Huh. When I read that, I get the feeling that it's asking about the whole class, rather than any particular members. Sometimes it's a wonder to me that we native speakers can even communicate effectively.
layman
 
  0  
Reply Fri 20 Mar, 2015 04:24 am
@FBM,
Quote:
Huh. When I read that, I get the feeling that it's asking about the whole class, rather than any particular members. Sometimes it's a wonder to me that we native speakers can even communicate effectively.


Yeah, it is. That was my point. "fruit does" vs. "fruits do" is the only grammatical difference. The end meaning is the same. You can refer to a class as a class (a singular thing) or by referring to its individual members (a plural thing).

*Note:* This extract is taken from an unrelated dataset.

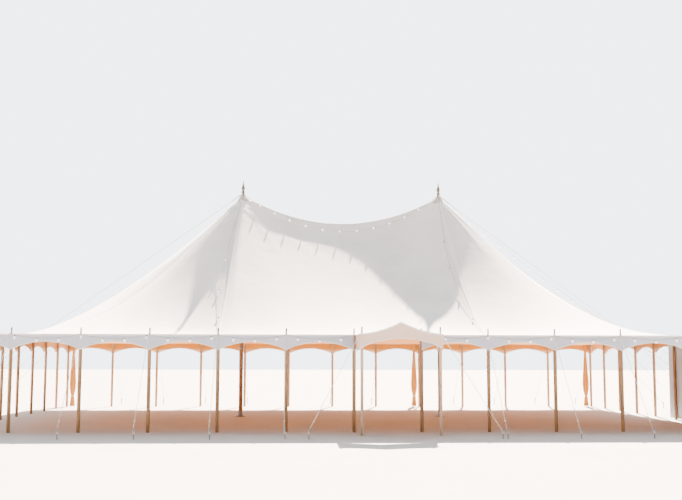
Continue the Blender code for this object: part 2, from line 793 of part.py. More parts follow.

But, of course, literally speaking, an apple is not a fruit. It is an apple, which is a type of fruit, but not fruit itself. But in everyday usage that distinction is not often made.
contrex
 
  2  
Reply Fri 20 Mar, 2015 06:28 am
@FBM,
FBM wrote:
By Thor, I had me a quick gander around teh interweebs and found it expressed both ways in the US. Regional variations, I guess.

I have noticed that Americans often say "fruits" in situations where British and British Commonwealth speakers would say "fruit".
contrex
 
  3  
Reply Fri 20 Mar, 2015 06:31 am
@layman,
layman wrote:
But, of course, literally speaking, an apple is not a fruit. It is an apple, which is a type of fruit, but not fruit itself. But in everyday usage that distinction is not often made.


An apple is a fruit. An apple (Malus domestica), is (uncountable) fruit of the domesticated tree Malus domestica (family Rosaceae), one of the most widely cultivated tree fruits. The apple is a pome (fleshy) (countable) fruit, in which the ripened ovary and surrounding tissue both become fleshy and edible.